start
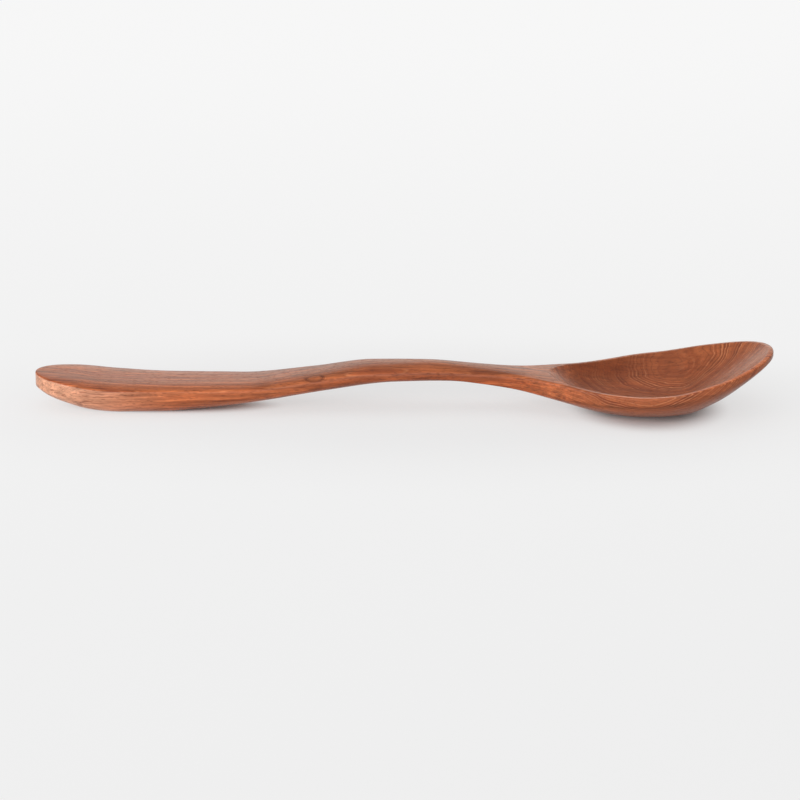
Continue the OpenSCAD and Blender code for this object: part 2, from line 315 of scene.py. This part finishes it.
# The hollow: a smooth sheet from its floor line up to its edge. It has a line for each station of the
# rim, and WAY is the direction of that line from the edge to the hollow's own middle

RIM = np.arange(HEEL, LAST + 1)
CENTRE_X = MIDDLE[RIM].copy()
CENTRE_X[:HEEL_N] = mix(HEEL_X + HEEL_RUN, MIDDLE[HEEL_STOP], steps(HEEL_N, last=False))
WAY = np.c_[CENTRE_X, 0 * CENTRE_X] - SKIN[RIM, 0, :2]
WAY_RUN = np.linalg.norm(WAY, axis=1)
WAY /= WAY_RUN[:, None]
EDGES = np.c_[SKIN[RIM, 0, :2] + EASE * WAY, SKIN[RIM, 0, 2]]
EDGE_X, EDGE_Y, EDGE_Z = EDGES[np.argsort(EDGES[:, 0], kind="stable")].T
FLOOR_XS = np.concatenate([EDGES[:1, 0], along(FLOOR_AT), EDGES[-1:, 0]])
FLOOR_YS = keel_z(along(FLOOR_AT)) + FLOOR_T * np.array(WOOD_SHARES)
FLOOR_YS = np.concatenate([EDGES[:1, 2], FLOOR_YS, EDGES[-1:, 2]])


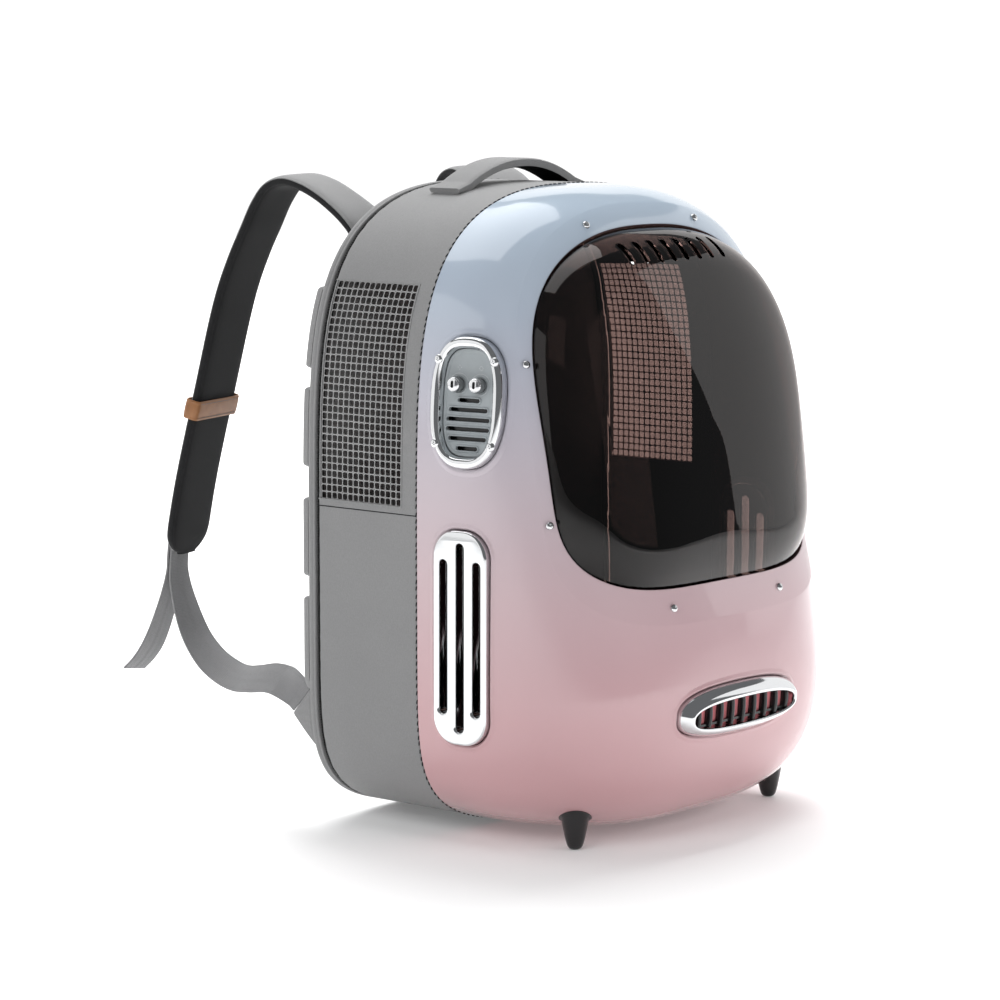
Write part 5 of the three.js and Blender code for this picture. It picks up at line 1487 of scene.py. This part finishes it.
end
Word for word, quote the lines of the material from the first line through the line with "# rim, and WAY", both ends included.

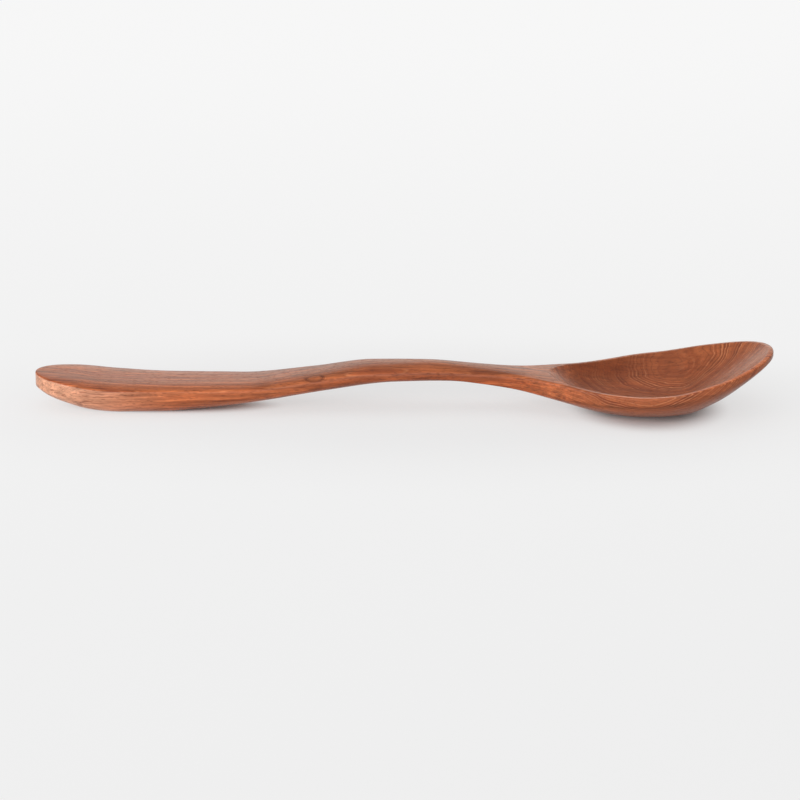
Continue the OpenSCAD and Blender code for this object: part 2, from line 315 of scene.py. This part finishes it.
# The hollow: a smooth sheet from its floor line up to its edge. It has a line for each station of the
# rim, and WAY is the direction of that line from the edge to the hollow's own middle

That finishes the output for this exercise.